The other side of the coin is to see these idiosyncratic proclivities as gifts–not as lifelong curses, but as the offerings we give back to the world. We do not have to do battle with our theoretical disabilities if we are willing to see the inherent strength or talent that is hidden just underneath. Perhaps Shakespeare was a four, Einstein was a five, and Mother Theresa was a two. Go with whatever is annoying about yourself, rather than suffer interminably in the role of misfit.

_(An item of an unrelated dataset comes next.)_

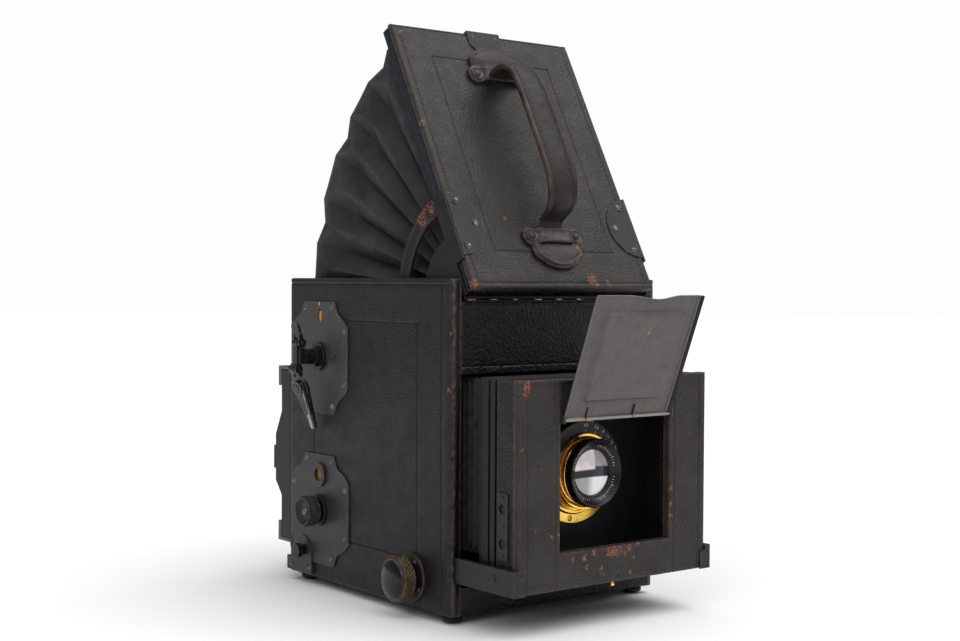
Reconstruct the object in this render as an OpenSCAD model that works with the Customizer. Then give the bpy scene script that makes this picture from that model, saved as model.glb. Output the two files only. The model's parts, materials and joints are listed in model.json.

In relationship, use the acceptance of your own “failings” to happily allow others to be exactly as they are. See the strengths and talents that are barely obscured behind their best defense. Our core stories can all too easily become another’s deal breaker, and vice versa. The reversal of this perception is called forgiveness–the capacity and willingness to see beyond appearances–and it begins at home. Look right at the one you love, or the one you cannot tolerate (often one and the same?), and see that the love you feel for the first is what the latter desperately needs. Both reveal the world as it is, within and without. Remove the Ace of Spades from your forehead, and stand naked before kings and jokers alike. Thy kingdom come.